The award was given to Nicholas Appert in 1810. After trying a variety of methods – including attempting to remove air from his glass jars – he devised a method that worked. The food was placed in a glass bottle, then corked and sealed with wax. The glass bottles were then wrapped in canvas, and boiled in water. The result was bottled foodstuffs that could be transported, even though the jars were breakable. Appert published a book titled, The Art of Preserving Animal and Vegetable Substances.
Two years later, Brian Donkin found a way to substitute tin for the fragile glass, and the canning industry was born. It made its way to American, where Gail Borden used the technique to preserve milk so it could be transported to the inner cities.
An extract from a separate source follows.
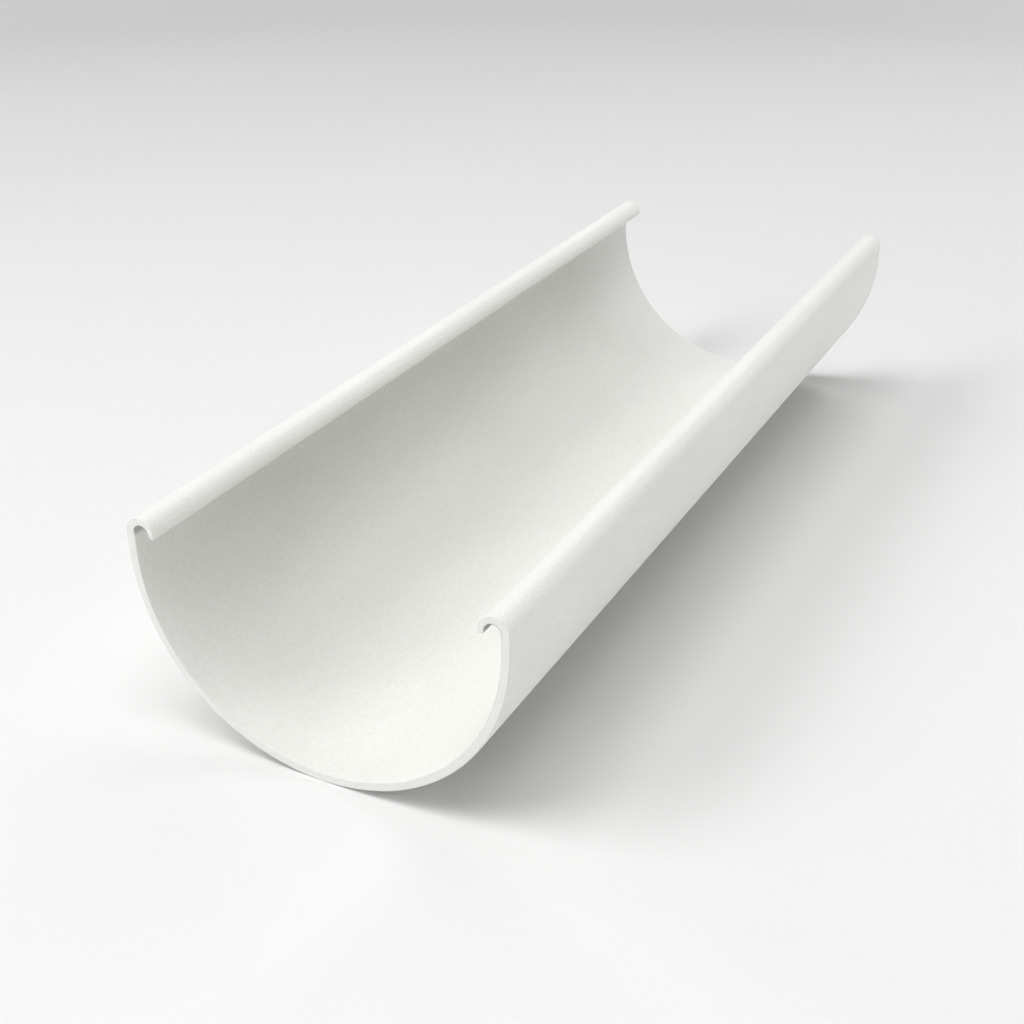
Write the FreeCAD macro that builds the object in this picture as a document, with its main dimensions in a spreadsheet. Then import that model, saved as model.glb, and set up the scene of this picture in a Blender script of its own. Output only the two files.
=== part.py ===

There were problems along the way with this journey toward portable food preservation. The first was the sealant used on the cans. The early ones were soldered closed using lead solder. Of course, if you are on a battlefield where you could be shot down at any minute, lead poisoning probably isn't high on your list of worries. Second, it took forty years before anyone invented a can opener. Napoleon's men were forced to use their swords to open the cans, a process that probably didn't do the sword any good, and no doubt was less than satisfactory for getting those cans opened without spilling the contents.
Readers might be wondering at this point why modern home canning is usually done in glass jars, following methods that are similar to the ones Appert developed. The answer is somewhat complex.
Canning in metal requires more specialized equipment than canning in jars. Once the cans are filled, the lids must be sealed on. The cans will then need to be heated to destroy bacteria. (The first ones were made fifty years before Louis Pasteur did his ground-breaking work, so neither Appert or Donkin knew why it was that some cans would be just fine, while others would spoil. In early canning efforts, if the can was sealed and did not bulge, it was presumed to be safe to eat. No one knew about botulism, that hidden killer that can lurk in an improperly bottled jar of green beans.
The equipment for canning in tins is more expensive than that needed to can in glass bottles. It is also easier to see if the food is still good when it is preserved in transparent glass. Incidentally, “can” is short for “canister.” As we all know, canisters can be made from all sorts of materials, so if you've ever wondered why foodstuffs preserved in glass jars was said to the “canned,” rather than “bottled”, that is the explanation.
Since this is a book about the very basics of home canning, it only addresses putting up your food in glass. Preserving food in metal cylinders requires a specialized sealer is a technique for experienced food preservers.